Shadowbeard’s hideout.
“Caspian! Where are we going right now?”
“Edison Kingdom! Why?”
“Not anymore! We’ve got to go back to the Hideout!”
“Why? There’s nothing there anymore!”
“Ava’s alive.”
she doesn’t believe the words as they come out of her mouth. But she shouts them anyway, because if she can make the world hear it, maybe she will, too.
They do turn around, almost immediately, make sail for the hideout, and the Ghost of the Crescent Moon isn’t so ghostly. She paces up and down the decks, checking the constellations in the nights for their location. Until it is in view.
When the little island crawls over the horizon, it is almost unnoticeable, but Lizzie’s eyes have been trailing the line for this speck, and it’s beautiful. She urges the waves to carry them forward, encourages the wind to fill their sails and force them through the water, back to the place of the massacre, back to her.
They hit the banks on the island not long after, and she practically launches over the railings the moment they do; she runs one foot in front of the other, her hair bouncing with the sudden motion and the wind. The door of the little hideout could have fallen off its hinges with how hard she flung it open, tears falling already.
And there she is.
She lays slumped against a wall, shoulder wrapped tightly in gauze and dressings, her discarded navy uniform crumpled up in a corner.
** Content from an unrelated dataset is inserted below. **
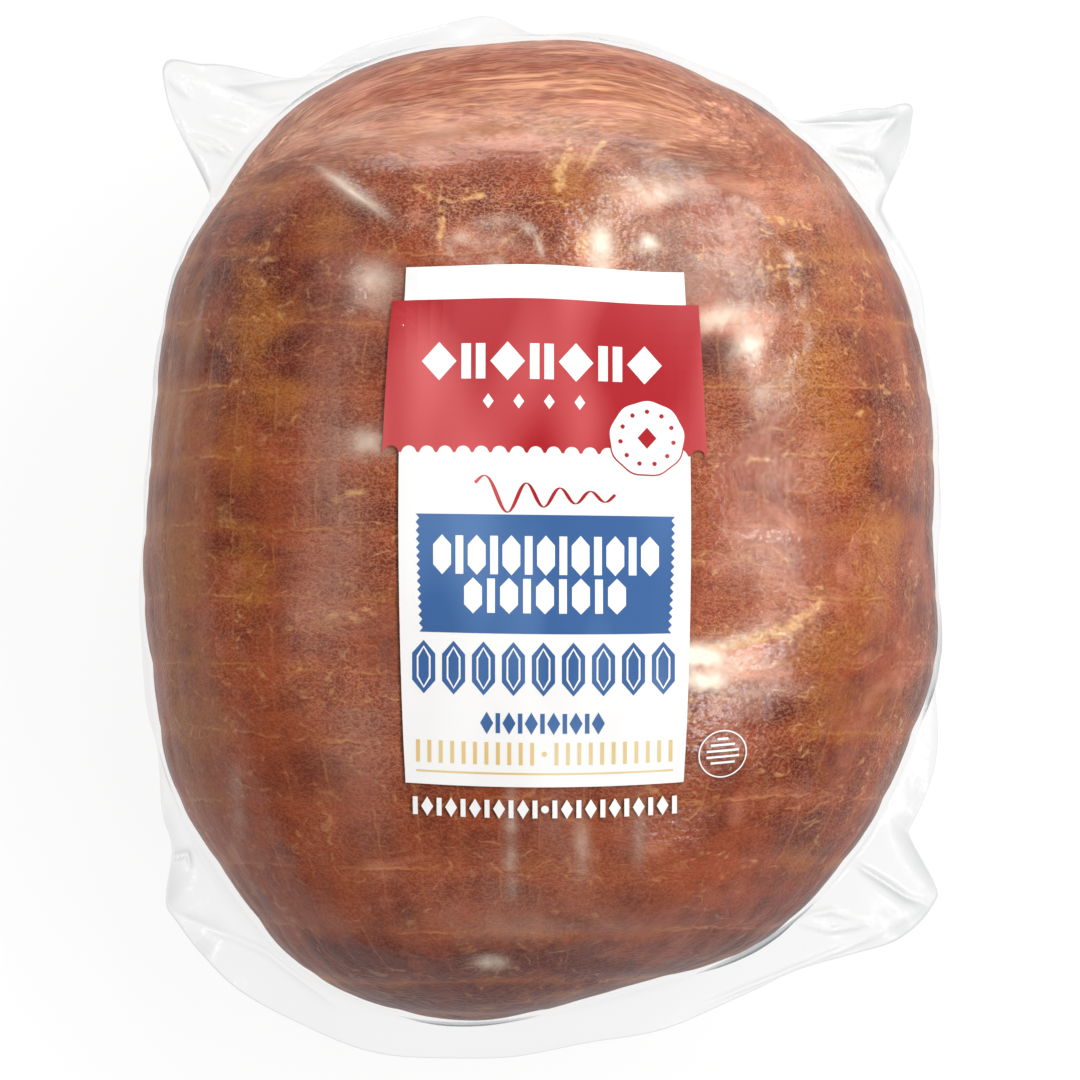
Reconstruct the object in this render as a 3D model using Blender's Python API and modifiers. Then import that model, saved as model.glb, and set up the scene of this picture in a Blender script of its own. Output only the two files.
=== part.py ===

The light from the door startles her just a bit, pushing her grown out unkempt hair from her eyes, as they focus on the figure in the door and fill with tears as well.
“Lizzie.. My Lizzie. Oh I didn't think you’d come back for me.” she says gently, standing on unsteady legs. In an instant she is wrapped in Lizzie’s arms.
“I would never, i’d always come back to you, love.” she says into her tunic, “I thought you were gone.”
“I always thought you’d get out, I had to get you out. You wouldn’t have left if you thought I could come with you. It would have just led them to you.”
“Never do that again, okay? But I'll always come back for you. Always.”
And for a moment, a martyr and a ghost held each other, and the martyr came back with a new cause, and the ghost had her soul returned.